The dialog pushes Headland’s film far out of the realm of the usual rom-com as well. Not because it’s not bantery, but because the banter is surprising and realistically clever—with all the speed of Sorkin and the referential easter eggs of Gilmore Girls drained of un-believability. Contemporary audiences will appreciate the Millennial-style straight-forwardness and Lainey and Jake’s no-holds-barred conversation style. Throw in some irreverence—like taking drugs at a kid’s birthday party or Lainey’s adulterous weaknesses or Jake’s hesitancy in describing sex with a black woman—and it all adds up to a perfectly balanced amount of laughter and well-built romance.
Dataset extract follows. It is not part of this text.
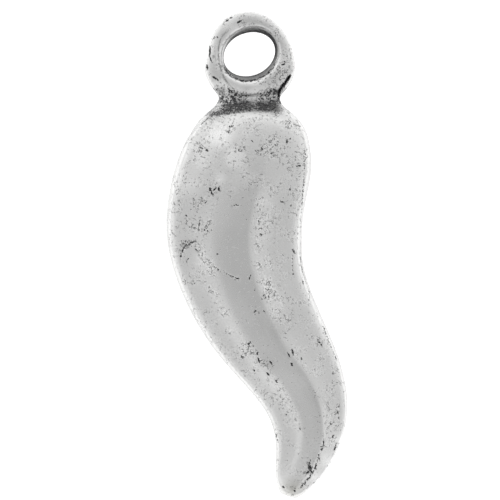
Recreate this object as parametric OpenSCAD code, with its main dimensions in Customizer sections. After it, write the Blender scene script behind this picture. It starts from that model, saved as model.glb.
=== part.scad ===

Brie’s usual sweetness, most evidenced in her role in TV show Community, is balanced with some of the spirit we see her exhibit in AMC’s Mad Men as Trudy Campbell. She’s not a sucker, although she often returns to her hopeless romance with a married man, instead she’s a woman whose sexual desires have only been met by one man and she’s never known what it is to have emotional and sexual fulfillment in the same place. She’s not a victim, she never needs saving, she just needs a friend.

Sudeikis is also impressive, reigning in any lingering SNL silliness and playing as believably sexy and flawed, but not despicable. He could easily have made Jake appear creepy,—taking advantage of Lainey’s friendship—or pitiful—falling for a girl he may never get—but he stays equal parts damaged and dashing at all times.

They are surrounded by a great supporting cast including Jason Mantzoukas in my favorite role of his yet, and Natasha Lyonne playing both the mandatory best friend and mandatory gay best friend all at once, even if she’s not wholly believable as Lainey’s best friend. Adam Scott also plays against type as a nerdy scumbag, and Adam Brody goes big in his one early scene with Brie to hilarious effect.

The possibilities in romantic scenarios will never cease (though most romantic comedies tend to navigate to the same three or four), and Headland turns to one we’ve seen plenty of times before—the friendship-turned-romantic situation—but her approach is outgoing and unrestrained, not only with her humor but in the total transparency between her lead characters. These characters may be more clever than most people we know, more attractive, and more successful, but their friendship feels relatable and their flaws are actual which makes for heartier laughs and an aphrodisiacal love story.

A version of this review first ran as part of our 2015 Tribeca Film Festival coverage.